▶ DO THIS
Output the line that contains "Recreate this object" and every line after it to the end of the entries, with nothing added or left out.

Records from a dataset:
>>>>

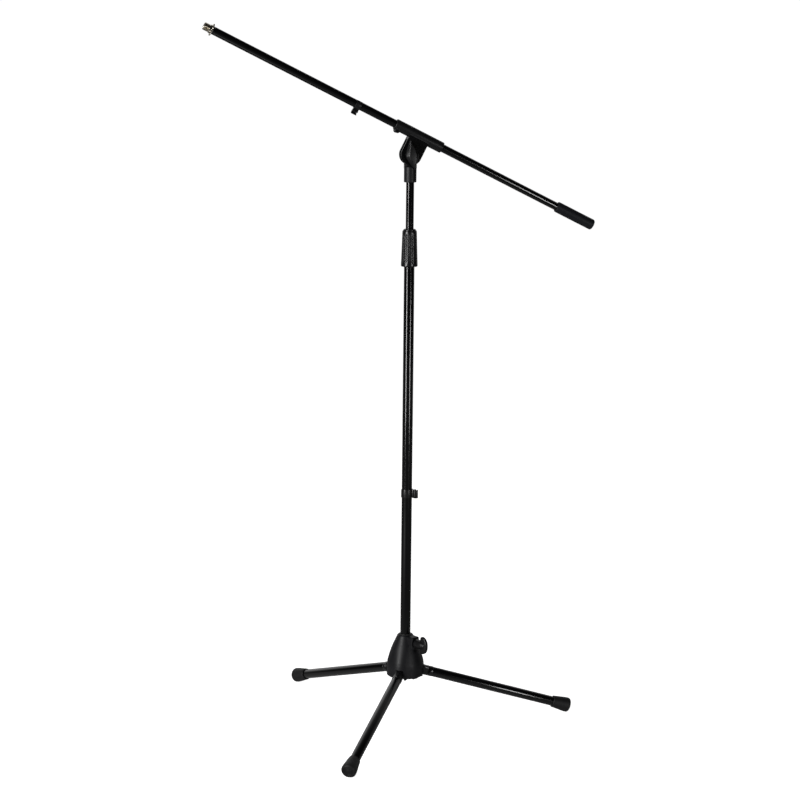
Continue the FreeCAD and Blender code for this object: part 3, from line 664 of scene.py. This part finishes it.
for side, node in ((1, "holder_front"), (-1, "holder_rear")):
    if side == -1:                            # the rear half is the front half mirrored
        rear = front_half.copy()
        rear.transform(M_HOLD @ Matrix.Diagonal((1, -1, 1, 1)) @ M_HOLD.inverted())
        rear.flip_normals()
        smooth_web_and_painted_shade(dress(new_object("holder_half_rear", rear), node, angle=34))
        continue
    S = M_HOLD
    # web with a round end, a raised rim and a recessed face
    arc = arc_pts(0, 0, 21.0, 0, -180, 48)
    web = prism("web", arc + [(-21.0, 34.0), (21.0, 34.0)], 6.25, 10.6, S)
    brl = lathe("barrel", rounded([(0, -51.5), (10.3, -51.5, 0.5), (11.0, -50.6, 0.5), (11.0, 53.6, 0.5), (10.3, 54.5, 0.5), (0, 54.5)], True, 0, 3), 128,
                S @ Matrix.Translation((0, 0, OFF * MM)) @ Matrix.Rotation(math.pi / 2, 4, "Y"))
    brg = prism("bridge", [(-20.96, OFF - 16.0), (20.96, OFF - 16.0), (20.96, OFF), (-20.96, OFF)], -12.0, 10.55, S)
    boolean(web, brg, "UNION")
    boolean(web, brl, "UNION")
    lug = lathe("lug", rounded([(0, -9.4), (5.0, -9.4), (5.0, 9.4, 0.8), (0, 9.4)], True, 0, 3), 64,
                S @ Matrix.Translation((46.6 * MM, 0, (OFF - 10.0) * MM)) @ Matrix.Rotation(math.pi / 2, 4, "X"))
    boolean(web, lug, "UNION")
    knife = prism("knife", [(-80, -60), (80, -60), (80, 80), (-80, 80)], -40, 0.18, S)
    boolean(web, knife)
    boolean(web, lathe("bore", [(0, -70), (8.66, -70), (8.66, 70), (0, 70)], 96, S @ Matrix.Translation((0, 0, OFF * MM)) @ Matrix.Rotation(math.pi / 2, 4, "Y")))
    boolean(web, lathe("bore3", [(0, -20), (4.03, -20), (4.03, 20), (0, 20)], 48, S @ Matrix.Rotation(math.pi / 2, 4, "X")))
    boolean(web, lathe("bore4", [(0, -20), (1.45, -20), (1.45, 20), (0, 20)], 32, S @ Matrix.Translation((46.8 * MM, 0, (OFF - 10.9) * MM)) @ Matrix.Rotation(math.pi / 2, 4, "X")))
    bevelled(web, 0.45, 3, 40)
    web.name = "holder_half_front"
    sealed(web)
    front_half = web.data.copy()
    smooth_web_and_painted_shade(dress(web, node, angle=34))

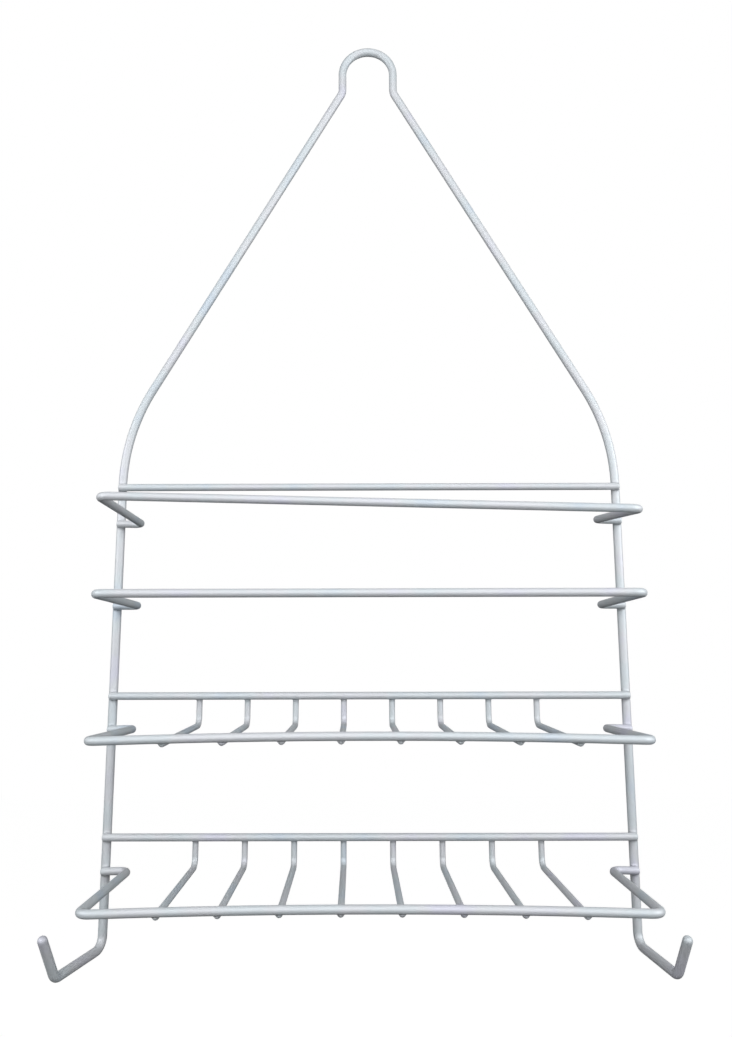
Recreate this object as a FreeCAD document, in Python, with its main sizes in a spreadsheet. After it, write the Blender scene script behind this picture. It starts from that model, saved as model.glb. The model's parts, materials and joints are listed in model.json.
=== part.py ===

<<<<

▶ WRITTEN RESPONSE
Recreate this object as a FreeCAD document, in Python, with its main sizes in a spreadsheet. After it, write the Blender scene script behind this picture. It starts from that model, saved as model.glb. The model's parts, materials and joints are listed in model.json.
=== part.py ===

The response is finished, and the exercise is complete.